Hemlock and After (1951) and Anglo-Saxon Attitudes (1956), his first two novels, were generous in scope, but just as deliciously, or frighteningly, acid in flavour. Their success and that of the much calmer Middle Age of Mrs Eliot (1958) led to an unpredictable result; his commitments expanded enormously and so, in spite of the nervous strain, did his happiness. For the next 25 years, as literature entered what Drabble calls "the Age of Conferences", Angus emerged, with only Stephen Spender as a serious rival, as the Indispensable Man. In 1963 he became first lecturer, then Professor, at the new University of East Anglia as it rose from Norfolk's flat fields. He was on the committee of the Royal Literary Fund and the Arts Council, Chairman of the National Book League and the Society of Authors, eventually a Companion of Literature and a knight. As a distinguished visiting lecturer he patrolled Europe and America, hugely welcomed as a sort of white-haired totem by the world's students. Ceaseless travelling is pretty sure to mean comic mishaps, and Drabble doesn't miss these, but at the same time she skilfully keeps us in mind of the heroism with which Angus (perhaps literally) worked himself to death. He succeeded, not as a born organiser but as someone who was interested in other human beings, a brilliant, malicious man who was still, at heart, a sweet-natured busybody, prodigal with time and effort.

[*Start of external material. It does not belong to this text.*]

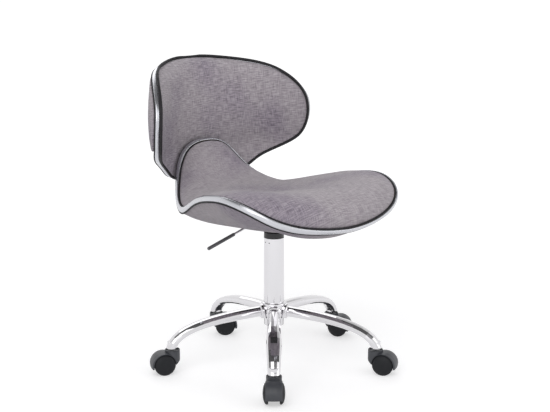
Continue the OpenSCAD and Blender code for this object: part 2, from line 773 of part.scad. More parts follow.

Organisation was left to his lover, secretary, driver and cook, Tony Garrett.

All these activities mean that Drabble is faced with a cast of hundreds, but she never lets one slip. Some are famous; others, although their names are listed, are totally obscure; some have their own anecdotes: "Juliet Corke married a Frenchman and Angus spoke at the wedding in fluent French recalling the little tabby cat she had once given him", Gerard van het Reve "would ask for a plate and some mustard if the conversation grew dull; he would then spread the plate with mustard and lay his penis temptingly upon the plate". Drabble vividly describes the places Angus went to, and even, on occasion, places he might have gone to, but didn't. Drabble assesses the reviews of each book and suggests the originals of the characters (four are given for Rose Lorimer, the sublimely ridiculous lecturer in Anglo-Saxon Attitudes). She knows the names of Angus's roses, and makes us interested in his meals. Her sense of period, down to the very year, is, as always, matchless, and you can feel time pass inside and outside the cottage at Felsham Woodside. There is, on the other hand, not much evidence from accountants and it's not quite clear why the money ran out just before Angus and Tony (now acting as a nurse) left England for St Remy. Independent readers will remember the dignified appeal for funds in May 1990 from Rose Tremain, who had been one of his pupils. The end, as Drabble says, was not a happy one. But Dr Patrick Woodcock, who looked after Angus and many of his friends, once told me that the best provision against old age was "to make sure of your little treats" and these Angus had, in the visitors who brought him his last luxury, gossip.

"He made no secret of the fact that he was a homosexual," Drabble says, "and this volume is in part a history of what we now call gay liberation, and the decreasing need for discretion." Francis King suggested in his memoirs, Yesterday Came Suddenly, that at first Angus Wilson hated his own sexuality, but this does not appear from the biography. He seems to have been admitted to dressing-up games, and perhaps seduced, by his elder brothers. However, although in Hemlock and After he wrote, for 1952, quite openly about the subject (Rupert Hart-Davis's Hugh Walpole, published in the same year, never mentions it) he still felt obliged in his early novels to restrict himself. Getting rid of the restraints didn't improve him as a writer - when does it ever? Meanwhile in his official capacity as a smiling public man, he felt, although he never denied or compromised, that it was better to proceed with caution. I should add that anyone anxious to read about the details of his personal sex life has come to the wrong counter. Drabble has been guided, as she explains in her preface, by Tony Garrett, to whom the book is dedicated, and who told her that he was prepared to talk about the relationship "but not about actual sexual activity . . . firstly because I cannot ask Angus for his permission". The truth about his sexual adventures, Angus always insisted, was in his fiction. Everyone is at liberty to look for it there.

His real subject, as he explained in his Northcliffe lectures and his self-analytical The Wild Garden, was evil, as distinct from right and wrong and their traditional playground of comedy. Margaret Drabble accepts this and says: "He demonstrated that it was still possible to write a great novel." This implied direct competition with the great Victorian classics, and Angus in fact wrote distinctive studies of Dickens and Kipling, but Drabble goes off course, I think, in trying to show that what attracted him to them was that his life-story was like theirs. It wasn't. Their attraction for him, surely, was the lavish, unaccountable nature of their genius - Kipling's daemon, or Dickens's "I thought of Mr Pickwick". Faced by what seemed almost the duty of greatness, and uncertain of his own daemon, insecurity threatened, and to banish insecurity Angus took to avoiding silence. Nobody who ever knew it could forget his voice - heard from outside in the street, growing louder on the stairs, non- stop into the rooms rising into plaintive arabesques, pausing only for a painfully brilliant imitation. You can hear it, so to speak, through the chinks of this admirable biography, a solid tribute of scholarship and affection.